Losses: The same logic applies to system losses. I set all the loss values to 0%. Ignoring electrical losses and soiling losses ensures that the calculations will return the worst-case design values.
Having set all of the inputs, I saved the project settings, ran the simulation and collected the following data for each hour of the model year: weather file ambient temperature (°C), subarray 1 cell temperature (°C), subarray 1 POA total irradiance nominal (W/m2) and subarray 1 open-circuit voltage (V). In Figure 1, these are the values in the third row of the flowchart (boxed in green) derived by entering project specifications into a no-loss system design model. Additional data processing is required to arrive at the maximum voltage and current values.
Maximum voltage calculation. To calculate the maximum open-circuit voltage for each hour of operation, I used Equation 1 (see “Post-Processing Equations”), where Voc0 is the calculated open-circuit voltage at that hour, Vocm0 is the open-circuit voltage from the model for that hour, βVoc is the PV module temperature coefficient of Voc (in this case, 0.32%/C), Tamb0 is the weather file ambient temperature for that hour, and Tc0 is the PV module cell temperature from the model for that hour.
Equation 1 corrects modeled Voc values, which are based on module cell temperature, to a Voc based on ambient temperature, the worst-case condition for that hour. After processing the modeled Voc values, I sorted the data to identify the maximum open-circuit voltage for any hour of the year. In this case, the calculated maximum PV system voltage based on simulation program results is 967.5 V. By comparison, the maximum voltage based on the voltage correction factors in Table 690.7(A) is 981.9 V, assuming an extreme minimum temperature of -10.3 °C.
Maximum current calculation. To calculate the maximum short-circuit current for each hour of operation, I used Equation 2 (see “Post-Processing Equations”), where Isc0 is the calculated short-circuit current for that hour, Isc is the PV module nameplate short-circuit current at STC (in this case, 9.29 A), Ee0 is the POA total irradiance nominal from the model for that hour, ESTC is the STC irradiance (1,000 W/m2), αIsc is the PV module temperature coefficient of Isc (in this case, 0.05%/C), Tc0 is the PV module cell temperature from the model for that hour and TSTC is the STC cell temperature (25°C).

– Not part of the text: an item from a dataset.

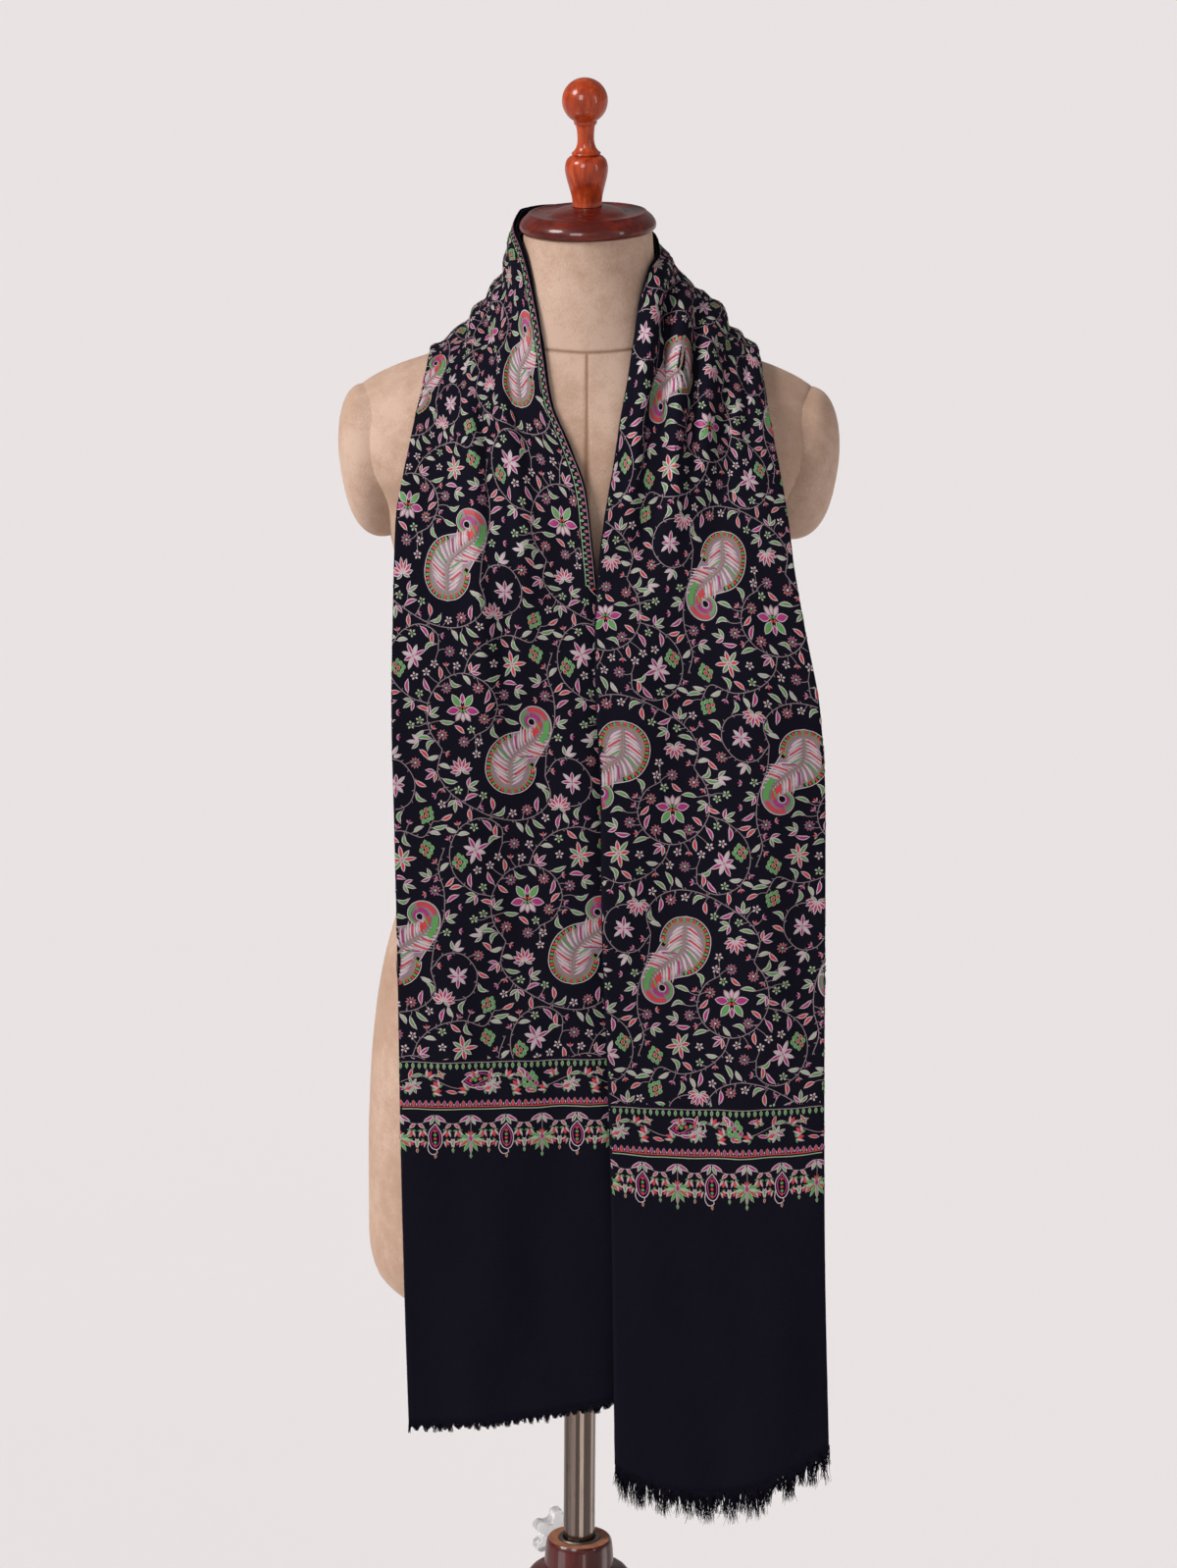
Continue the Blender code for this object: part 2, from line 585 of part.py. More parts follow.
def main():
    for item in list(bpy.data.objects):
        bpy.data.objects.remove(item, do_unlink=True)
    parts = bpy.data.collections.new("pashmina_shawl_on_dress_form")
    bpy.context.scene.collection.children.link(parts)
    cutters = bpy.data.collections.new("cutters")
    bpy.context.scene.collection.children.link(cutters)
    cloth = finish("navy_pashmina", "#17162A", 0.85)
    thread = finish("fringe_thread", "#1B1A2E", 0.9)
    suede = finish("form_cover", "#BC9C80", 0.9)
    cherry = finish("cap_wood", "#7A2012", 0.22)
    finial_wood = finish("finial_wood", "#A2401E", 0.2)
    mahogany = finish("stand_wood", "#6A1F18", 0.28)
    steel = finish("pole_steel", "#A39488", 0.35, metallic=1.0)
    acrylic = finish("clear_acrylic", "#E8ECEC", 0.05, transmission=1.0)

    make_torso(suede, parts)
    make_arm_cap("arm_cap_left", -1, suede, parts)
    make_arm_cap("arm_cap_right", 1, suede, parts)
    tilt = bpy.data.objects.new("neck_tilt", None)
    parts.objects.link(tilt)
    tilt.location = (0, 0, NECK_TOP * MM)
    tilt.rotation_euler = (CAP_TILT_FORWARD, -CAP_TILT_SIDE, 0)
    make_neck_cap(cherry, parts, tilt)
    make_finial(finial_wood, parts, tilt)

    cylinder("pole", POLE_DIAMETER / 2, POLE_BOTTOM, POLE_TOP, steel, parts)
    column = make_column(mahogany, parts)
    bushing = make_bushing(steel, parts)
    make_base(mahogany, parts)
    make_knob(acrylic, steel, parts, cutters, [column, bushing])

    make_shawl(cloth, thread, parts)


main()
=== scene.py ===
"""Looks of a pashmina shawl worn on a dress form with its turned stand.

The shawl is navy pashmina twill, covered with a silk-embroidered trailing field of leaves,
rosettes and large paisleys, and bordered at each end above a plain navy hem with a frayed fringe.
Lengths are millimetres in the tables and while shapes are worked out, and metres in the scene.
"""

from __future__ import annotations

import logging
import math
from dataclasses import dataclass
from enum import Enum
from typing import Any, Callable, NamedTuple

import bpy
import numpy as np
from mathutils import Matrix, Vector

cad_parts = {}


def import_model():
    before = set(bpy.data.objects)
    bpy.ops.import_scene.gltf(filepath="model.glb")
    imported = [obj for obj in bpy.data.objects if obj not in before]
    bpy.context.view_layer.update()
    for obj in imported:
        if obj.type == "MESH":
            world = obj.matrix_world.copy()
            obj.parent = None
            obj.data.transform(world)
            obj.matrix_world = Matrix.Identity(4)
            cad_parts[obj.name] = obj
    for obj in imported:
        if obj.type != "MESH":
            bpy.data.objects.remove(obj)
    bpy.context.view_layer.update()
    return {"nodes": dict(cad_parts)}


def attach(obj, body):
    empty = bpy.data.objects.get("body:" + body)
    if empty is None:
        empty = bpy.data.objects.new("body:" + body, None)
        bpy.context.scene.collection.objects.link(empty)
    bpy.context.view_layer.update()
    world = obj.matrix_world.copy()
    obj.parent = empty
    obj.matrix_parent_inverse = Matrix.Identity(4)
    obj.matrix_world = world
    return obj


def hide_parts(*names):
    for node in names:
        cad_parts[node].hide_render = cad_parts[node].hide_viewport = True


MM = 0.001
log = logging.getLogger("shawl")
Array = np.ndarray
Node = bpy.types.Node


# ---------------------------------------------------------------- colours and nodes
def linear(hex_code: str) -> tuple[float, float, float, float]:
    """A hex sRGB colour as the linear values that shaders take.

    Args:
        hex_code: a colour such as "#1A2B3C".

    Returns:
        Red, green, blue and alpha, each from 0 to 1.
    """
    parts = [int(hex_code[i : i + 2], 16) / 255 for i in (1, 3, 5)]
    red, green, blue = [c / 12.92 if c <= 0.04045 else ((c + 0.055) / 1.055) ** 2.4 for c in parts]
    return red, green, blue, 1.0


def spots(size_mm: float) -> float:
    """The scale that makes a noise's spots a real size, in millimetres."""
    return 1 / (size_mm * MM)


def bands(size_mm: float) -> float:
    """The scale that sets a wave's bands a real distance apart: a wave turns 20 radians a unit."""
    return 2 * math.pi / (20 * size_mm * MM)


def set_inputs(tree: bpy.types.NodeTree, node: Node, inputs: dict) -> None:
    """Sets or links a node's inputs.

    Args:
        tree: the material's node tree.
        node: the node.
        inputs: by name or number, a value, an output socket, or a node for its first output.
    """
    for name, value in inputs.items():
        source = value.outputs[0] if isinstance(value, Node) else value
        if isinstance(source, bpy.types.NodeSocket):
            tree.links.new(source, node.inputs[name])
        else:
            node.inputs[name].default_value = source


def add_node(tree: bpy.types.NodeTree, kind: str, options: dict[str, Any], inputs: dict) -> Node:
    """Adds one node with its options set and its inputs set or linked.

    Args:
        tree: the material's node tree.
        kind: the node's type name without "ShaderNode".
        options: the node's own settings, by property name; "stops" is a ramp's rows of place and colour.
        inputs: the inputs, as set_inputs takes them.

    Returns:
        The new node.
    """
    node = tree.nodes.new("ShaderNode" + kind)
    for name, value in options.items():
        if name == "stops":
            for stop, (place, colour) in zip(node.color_ramp.elements, (value[0], value[-1])):
                stop.position, stop.color = place, linear(colour)
            for place, colour in value[1:-1]:
                node.color_ramp.elements.new(place).color = linear(colour)
        else:
            setattr(node, name, value)
    set_inputs(tree, node, inputs)
    return node


def new_material(name: str, constants: dict[str, Any]) -> tuple[bpy.types.NodeTree, Node, bpy.types.Material]:
    """Makes a material whose shader has the given constant values.

    Args:
        name: the material's name.
        constants: constant values on the shader's own sockets.

    Returns:
        The node tree, the shader node and the material.
    """
    material = bpy.data.materials.new(name)
    material.use_nodes = True
    shader = material.node_tree.nodes["Principled BSDF"]
    set_inputs(material.node_tree, shader, constants)
    return material.node_tree, shader, material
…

Equation 2 calculates the short-circuit value for a given hour based on the POA total irradiance and module cell temperature, which is the worst-case condition for that time. I then calculated 3-hour average short-circuit current values and found the maximum of those 3-hour averages. In this example, the maximum 3-hour current average is 9.95 A. By comparison, the traditional Isc value according to 690.8(A)(1)(1) is 11.61 A (9.29 A × 125%). It is important to remember that the 690.8(A)(1)(2) current value may not be less than 70% of the value calculated in 690.8(A)(1)(1). In this example, 9.95 A fulfills that criterion as it is greater than 8.12 A (11.61 A × 70%).

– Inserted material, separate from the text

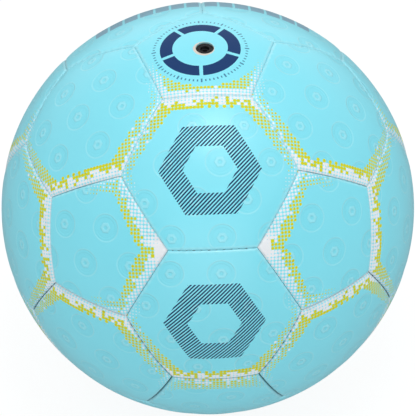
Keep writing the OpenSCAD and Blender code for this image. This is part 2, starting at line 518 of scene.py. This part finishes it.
panels = {}
for name in points_at:
    ahead = print_direction(name) * (-1 if name in edge_prints else 1)
    master = masters[fit_of(name), sides_of(name)]
    panels[name] = copy_of(master, "panel_" + name, facing(middle[name], ahead))
for master in masters.values():
    bpy.data.objects.remove(master)
print("panels placed:", len(panels))

# %% [markdown]
# Rows of round dimples were pressed into the sheet before it was cut, and the cutter
# came down anywhere among them. So each panel has a second map, shifted by where one
# dimple lies on it. The shifts of the panels at the front were measured, and the
# others follow a plain rule. On a pentagon the rows run the other way.
# %% Where the press's dimples fall on each panel
row_pitch = (19.3, 28.2)
pressed_at = {
    "hexagon_top_3": (1.3, 1.5), "hexagon_top_4": (3.7, 2.6), "hexagon_top_5": (6.6, -1.9),
    "hexagon_upper_3": (-15.0, 9.9), "hexagon_upper_4": (6.7, -6.8), "hexagon_upper_5": (4.3, 13.3),
    "hexagon_lower_4": (-2.0, 17.0), "hexagon_lower_5": (-7.3, 16.2),
    "pentagon_upper_4": (-7.7, 4.3), "pentagon_upper_5": (9.1, 6.6)}
for index, (name, piece) in enumerate(panels.items()):
    x, y = pressed_at.get(name, (index * 5 % 19 - 9, index * 11 % 28 - 14))
    piece.data.uv_layers.new(name="pressed_pattern")
    pressed = piece.data.uv_layers["pressed_pattern"].data
    for corner, flat in zip(pressed, piece.data.uv_layers["flat_pattern"].data):
        place = (flat.uv.x - 0.5 - x * mm / flat_width, flat.uv.y - 0.5 - y * mm / flat_width)
        corner.uv = place if sides_of(name) == 6 else place[::-1]
print("dimples measured on", len(pressed_at), "panels")

# %% [markdown]
# One pentagon has a hole for the valve, punched through the whole panel. A cylinder
# cuts it, and the wall that is left shows the raw edge of the layers, so it gets a
# second material.
# %% The valve's hole
hole_r = 3.7 * mm
punch = start(lambda: bpy.ops.mesh.primitive_cylinder_add(vertices=64, radius=hole_r, depth=20 * mm,
                                                          location=(0, 0, ball_r)), "punch")
valve_panel = panels["pentagon_valve"]
apply(valve_panel, "BOOLEAN", operation="DIFFERENCE", solver="EXACT", object=punch)
bpy.data.objects.remove(punch)
raw_faces = [face.index for face in valve_panel.data.polygons
             if math.hypot(*face.center[:2]) < hole_r * 1.01 and abs(face.normal.z) < 0.5]
print("raw faces round the hole:", len(raw_faces))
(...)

Validation. I used three basic techniques to validate the output of these maximum voltage and current calculations. First, I verified at each step that the results were reasonable. Second, I changed variables in both the performance model and the post-processing spreadsheet to verify that the outputs changed as expected. This is how I discovered that a no-loss system design model produces the worst-case maximum voltage and current values. Lastly, I used graphical techniques, such as the plots in Figure 2, to verify that the outputs were statistically significant.
The engineering analysis in the previous example lowered both the maximum voltage and current values compared to traditional methods. Does this provide any real benefit to the client or project developer? Do the potential benefits outweigh the additional engineering costs? Perhaps not in this simple string inverter–based example, but consider the implications in large-scale PV power systems deployed using central inverters.
In the case study, the new current calculation method reduced the maximum PV source-circuit current from 11.61 A to 9.95 A, which is a 14.3% reduction or a percentage difference or improvement of 15.4%. In a central inverter–based system, this lower current value could result in a design that requires fewer combiner boxes. In some scenarios, these reduced string-current values could produce cost savings for parallel circuit array harnesses and custom homerun harnesses. As systems scale, these balance of system cost savings add up and offset additional engineering costs.
There may be instances where the ability to add a module to a PV source circuit results in a design that improves overall system economics. However, from a financial performance perspective, improvements in source-circuit current values are likely a more interesting avenue of exploration and optimization. The maximum current comparison sidebar above illustrates how these improvements will vary predictably based on project location, weather data source and mounting details. These data will help project stakeholders identify opportunities for design optimization based on PV source-circuit current improvements.